--- BEGIN ---

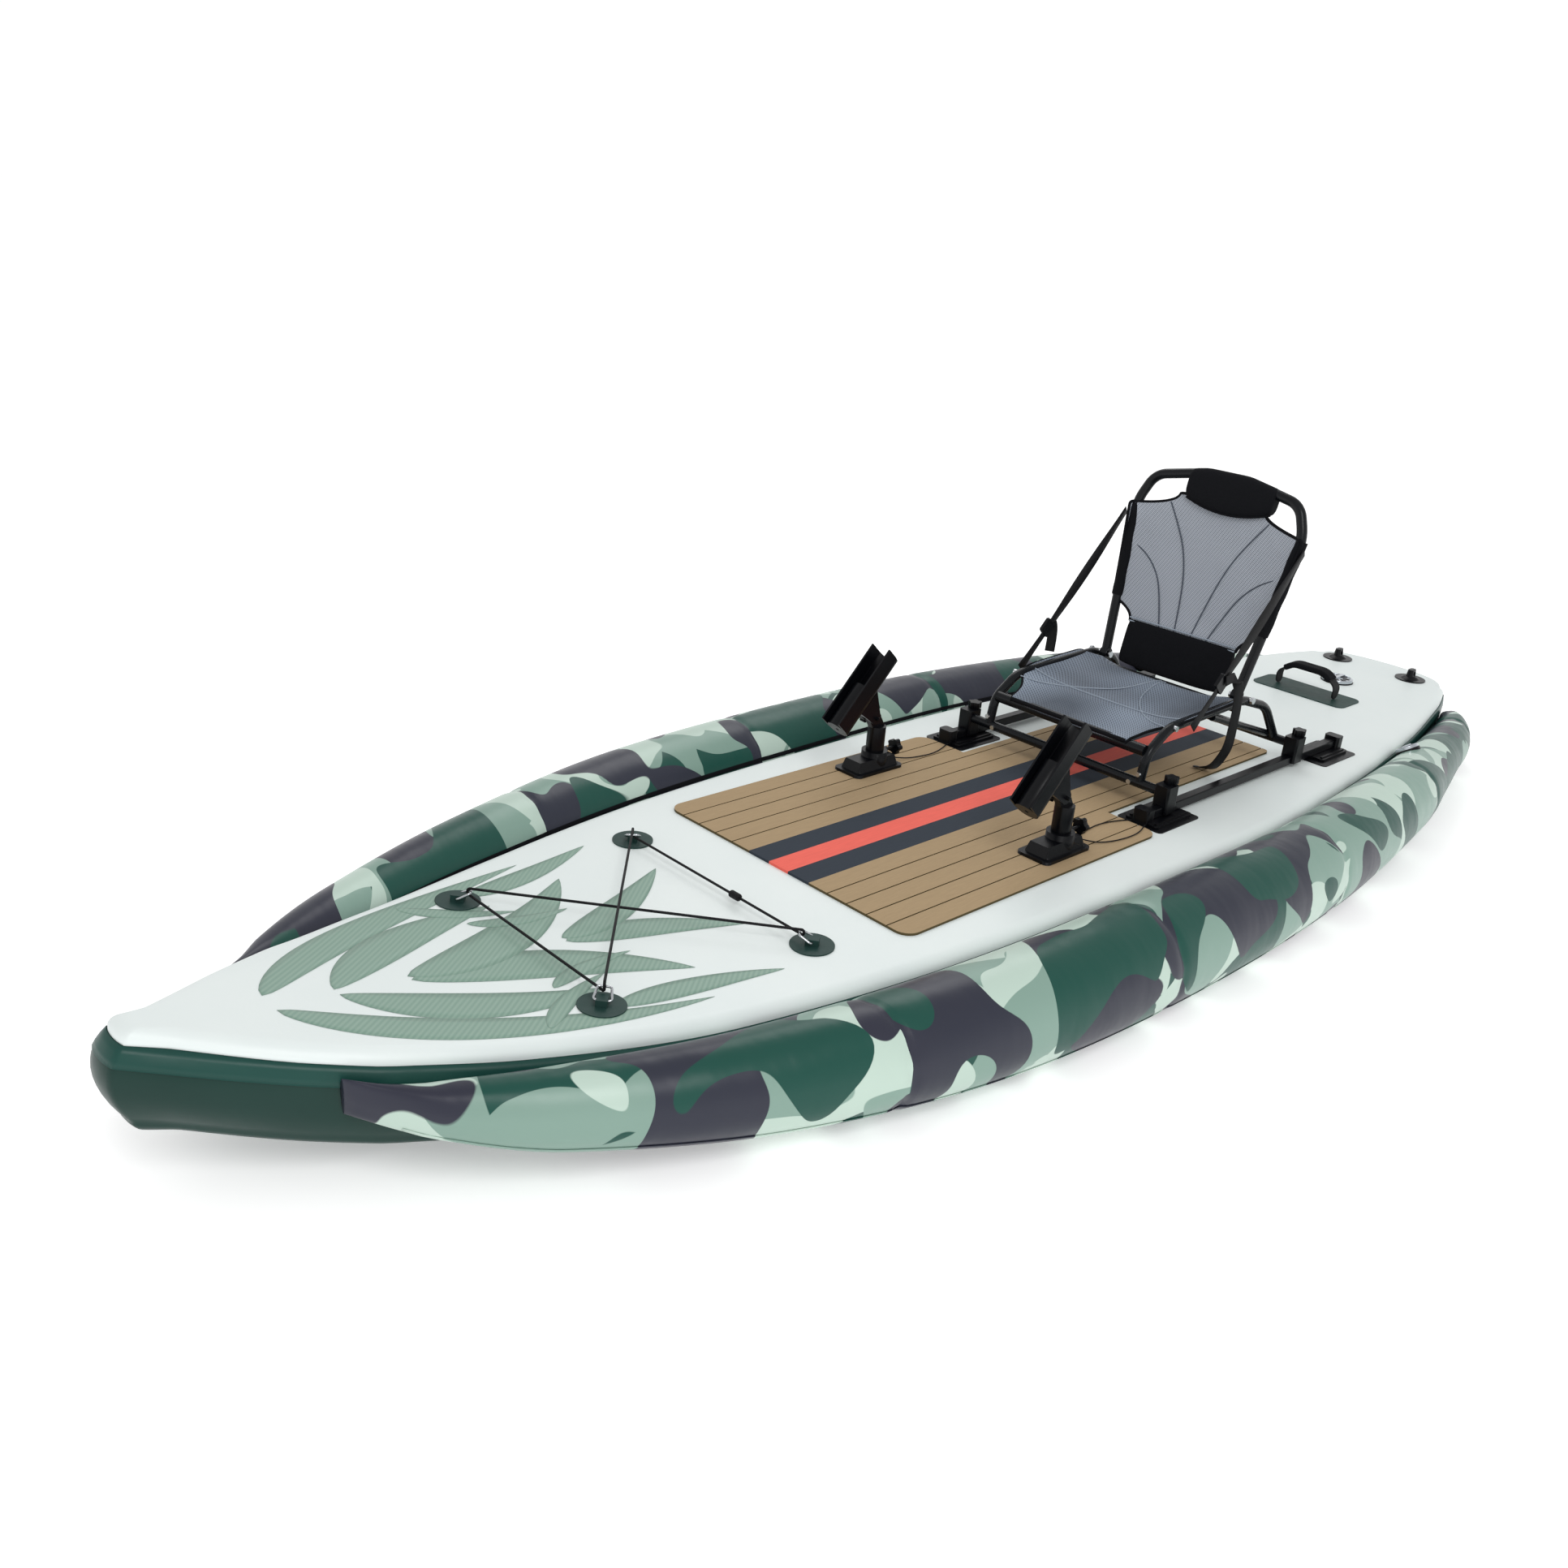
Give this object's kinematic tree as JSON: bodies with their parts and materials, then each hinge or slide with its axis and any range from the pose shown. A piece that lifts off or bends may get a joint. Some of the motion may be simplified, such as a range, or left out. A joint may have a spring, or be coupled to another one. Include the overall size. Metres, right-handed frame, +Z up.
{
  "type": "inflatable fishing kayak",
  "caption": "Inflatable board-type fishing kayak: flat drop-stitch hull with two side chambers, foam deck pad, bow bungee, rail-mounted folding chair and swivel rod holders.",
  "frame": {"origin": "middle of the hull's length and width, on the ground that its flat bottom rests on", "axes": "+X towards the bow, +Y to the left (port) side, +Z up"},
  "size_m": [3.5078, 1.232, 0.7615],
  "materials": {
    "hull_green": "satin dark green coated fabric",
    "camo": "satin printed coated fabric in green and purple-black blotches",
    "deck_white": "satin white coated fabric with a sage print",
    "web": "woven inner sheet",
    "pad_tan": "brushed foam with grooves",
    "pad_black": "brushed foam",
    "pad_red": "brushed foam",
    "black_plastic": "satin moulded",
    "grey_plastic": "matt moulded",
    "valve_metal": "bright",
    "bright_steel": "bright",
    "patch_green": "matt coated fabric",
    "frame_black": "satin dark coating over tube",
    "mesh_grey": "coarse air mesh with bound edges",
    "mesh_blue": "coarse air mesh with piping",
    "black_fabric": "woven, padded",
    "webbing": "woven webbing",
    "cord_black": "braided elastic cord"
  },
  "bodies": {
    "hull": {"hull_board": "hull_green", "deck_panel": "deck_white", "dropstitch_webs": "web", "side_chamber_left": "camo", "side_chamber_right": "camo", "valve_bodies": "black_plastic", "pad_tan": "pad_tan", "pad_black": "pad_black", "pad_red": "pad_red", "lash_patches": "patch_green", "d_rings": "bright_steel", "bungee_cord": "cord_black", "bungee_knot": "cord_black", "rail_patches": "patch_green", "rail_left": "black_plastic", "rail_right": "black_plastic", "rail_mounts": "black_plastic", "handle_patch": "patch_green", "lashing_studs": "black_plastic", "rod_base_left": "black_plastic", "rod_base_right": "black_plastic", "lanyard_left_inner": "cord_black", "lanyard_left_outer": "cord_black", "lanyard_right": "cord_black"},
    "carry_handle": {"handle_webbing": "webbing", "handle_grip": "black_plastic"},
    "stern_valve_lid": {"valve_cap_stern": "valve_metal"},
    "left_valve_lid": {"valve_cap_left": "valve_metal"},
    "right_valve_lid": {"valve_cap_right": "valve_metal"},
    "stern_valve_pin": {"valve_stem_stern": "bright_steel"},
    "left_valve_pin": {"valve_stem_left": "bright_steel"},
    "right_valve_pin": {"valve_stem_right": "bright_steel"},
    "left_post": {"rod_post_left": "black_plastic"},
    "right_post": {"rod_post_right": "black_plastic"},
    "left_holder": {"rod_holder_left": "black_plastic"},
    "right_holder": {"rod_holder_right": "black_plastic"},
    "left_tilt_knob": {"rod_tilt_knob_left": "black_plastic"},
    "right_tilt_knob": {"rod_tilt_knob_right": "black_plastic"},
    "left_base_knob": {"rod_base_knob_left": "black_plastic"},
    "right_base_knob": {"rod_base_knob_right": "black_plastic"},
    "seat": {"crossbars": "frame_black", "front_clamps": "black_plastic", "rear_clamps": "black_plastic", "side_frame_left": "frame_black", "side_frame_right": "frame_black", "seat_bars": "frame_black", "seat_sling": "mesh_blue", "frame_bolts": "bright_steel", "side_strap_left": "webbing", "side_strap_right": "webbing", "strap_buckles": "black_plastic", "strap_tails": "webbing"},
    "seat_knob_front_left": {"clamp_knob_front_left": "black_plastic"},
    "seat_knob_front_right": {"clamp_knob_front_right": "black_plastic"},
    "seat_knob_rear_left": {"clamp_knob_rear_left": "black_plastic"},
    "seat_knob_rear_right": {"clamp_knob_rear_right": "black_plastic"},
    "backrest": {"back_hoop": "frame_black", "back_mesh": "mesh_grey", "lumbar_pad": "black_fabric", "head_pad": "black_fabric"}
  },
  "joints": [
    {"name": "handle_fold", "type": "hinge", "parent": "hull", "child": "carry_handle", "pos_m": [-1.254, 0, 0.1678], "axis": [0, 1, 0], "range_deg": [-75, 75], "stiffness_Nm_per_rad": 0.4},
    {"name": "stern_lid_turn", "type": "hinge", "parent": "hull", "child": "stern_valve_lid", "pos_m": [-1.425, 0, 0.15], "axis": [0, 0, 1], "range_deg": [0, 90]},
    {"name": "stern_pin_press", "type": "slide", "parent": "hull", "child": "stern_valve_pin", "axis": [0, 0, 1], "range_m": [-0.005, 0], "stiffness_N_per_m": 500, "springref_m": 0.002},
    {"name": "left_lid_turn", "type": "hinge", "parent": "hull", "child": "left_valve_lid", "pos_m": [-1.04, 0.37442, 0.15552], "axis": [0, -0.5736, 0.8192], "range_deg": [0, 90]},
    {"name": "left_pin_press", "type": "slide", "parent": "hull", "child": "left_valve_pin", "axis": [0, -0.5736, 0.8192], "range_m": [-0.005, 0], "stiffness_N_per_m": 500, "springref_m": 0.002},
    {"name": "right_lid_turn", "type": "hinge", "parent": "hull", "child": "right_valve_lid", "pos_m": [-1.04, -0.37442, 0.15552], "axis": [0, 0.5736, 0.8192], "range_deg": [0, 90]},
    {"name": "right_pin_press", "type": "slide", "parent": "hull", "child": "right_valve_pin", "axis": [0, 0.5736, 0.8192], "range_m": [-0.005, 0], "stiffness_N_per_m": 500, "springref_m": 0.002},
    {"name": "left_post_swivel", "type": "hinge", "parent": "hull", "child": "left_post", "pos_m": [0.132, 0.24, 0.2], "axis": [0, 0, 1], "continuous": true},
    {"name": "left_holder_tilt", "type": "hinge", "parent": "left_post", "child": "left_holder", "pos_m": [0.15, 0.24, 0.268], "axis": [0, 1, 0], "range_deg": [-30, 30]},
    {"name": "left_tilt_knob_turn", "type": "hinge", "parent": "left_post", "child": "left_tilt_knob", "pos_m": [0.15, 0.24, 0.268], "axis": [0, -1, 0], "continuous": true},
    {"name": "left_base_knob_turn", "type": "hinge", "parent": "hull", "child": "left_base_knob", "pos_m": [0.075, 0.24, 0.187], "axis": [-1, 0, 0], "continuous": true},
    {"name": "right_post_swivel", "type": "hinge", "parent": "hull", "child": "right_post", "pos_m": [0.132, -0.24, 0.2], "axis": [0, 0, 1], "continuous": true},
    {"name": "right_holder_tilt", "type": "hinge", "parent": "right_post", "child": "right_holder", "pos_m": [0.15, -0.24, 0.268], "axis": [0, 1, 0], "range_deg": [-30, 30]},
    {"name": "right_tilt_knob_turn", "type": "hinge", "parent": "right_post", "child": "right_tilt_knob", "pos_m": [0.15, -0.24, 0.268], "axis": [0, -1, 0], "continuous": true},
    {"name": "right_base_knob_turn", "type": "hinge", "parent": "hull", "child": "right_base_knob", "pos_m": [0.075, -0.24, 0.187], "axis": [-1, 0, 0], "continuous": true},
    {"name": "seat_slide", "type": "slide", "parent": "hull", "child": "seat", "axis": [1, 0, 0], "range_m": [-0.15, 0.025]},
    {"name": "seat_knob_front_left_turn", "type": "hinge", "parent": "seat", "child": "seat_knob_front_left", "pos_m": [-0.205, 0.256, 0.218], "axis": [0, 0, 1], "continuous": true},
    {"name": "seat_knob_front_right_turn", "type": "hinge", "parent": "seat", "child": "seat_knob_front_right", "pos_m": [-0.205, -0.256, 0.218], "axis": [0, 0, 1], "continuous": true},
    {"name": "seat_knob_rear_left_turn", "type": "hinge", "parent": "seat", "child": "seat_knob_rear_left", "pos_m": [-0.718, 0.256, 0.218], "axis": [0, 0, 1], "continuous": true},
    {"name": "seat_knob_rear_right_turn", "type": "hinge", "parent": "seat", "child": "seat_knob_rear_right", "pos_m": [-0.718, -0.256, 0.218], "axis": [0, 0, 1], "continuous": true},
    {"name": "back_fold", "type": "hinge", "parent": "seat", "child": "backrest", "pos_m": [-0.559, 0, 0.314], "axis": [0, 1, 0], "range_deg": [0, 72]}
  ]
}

--- END ---
--- BEGIN ---

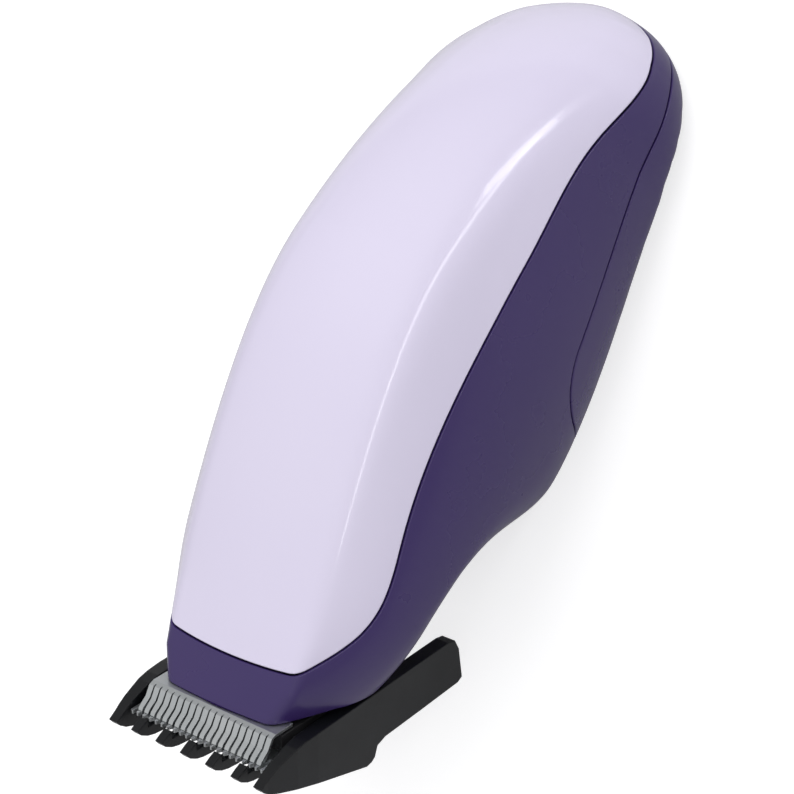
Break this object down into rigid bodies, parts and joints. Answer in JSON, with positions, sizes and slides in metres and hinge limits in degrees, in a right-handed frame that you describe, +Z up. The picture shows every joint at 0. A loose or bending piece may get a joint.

--- END ---
--- BEGIN ---

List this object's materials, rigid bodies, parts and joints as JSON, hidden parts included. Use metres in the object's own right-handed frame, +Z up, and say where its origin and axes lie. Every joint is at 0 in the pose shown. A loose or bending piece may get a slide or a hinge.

--- END ---

Problem –
Show, from the listing above, each line that contains the word "shown".

Reply –
Give this object's kinematic tree as JSON: bodies with their parts and materials, then each hinge or slide with its axis and any range from the pose shown. A piece that lifts off or bends may get a joint. Some of the motion may be simplified, such as a range, or left out. A joint may have a spring, or be coupled to another one. Include the overall size. Metres, right-handed frame, +Z up.
List this object's materials, rigid bodies, parts and joints as JSON, hidden parts included. Use metres in the object's own right-handed frame, +Z up, and say where its origin and axes lie. Every joint is at 0 in the pose shown. A loose or bending piece may get a slide or a hinge.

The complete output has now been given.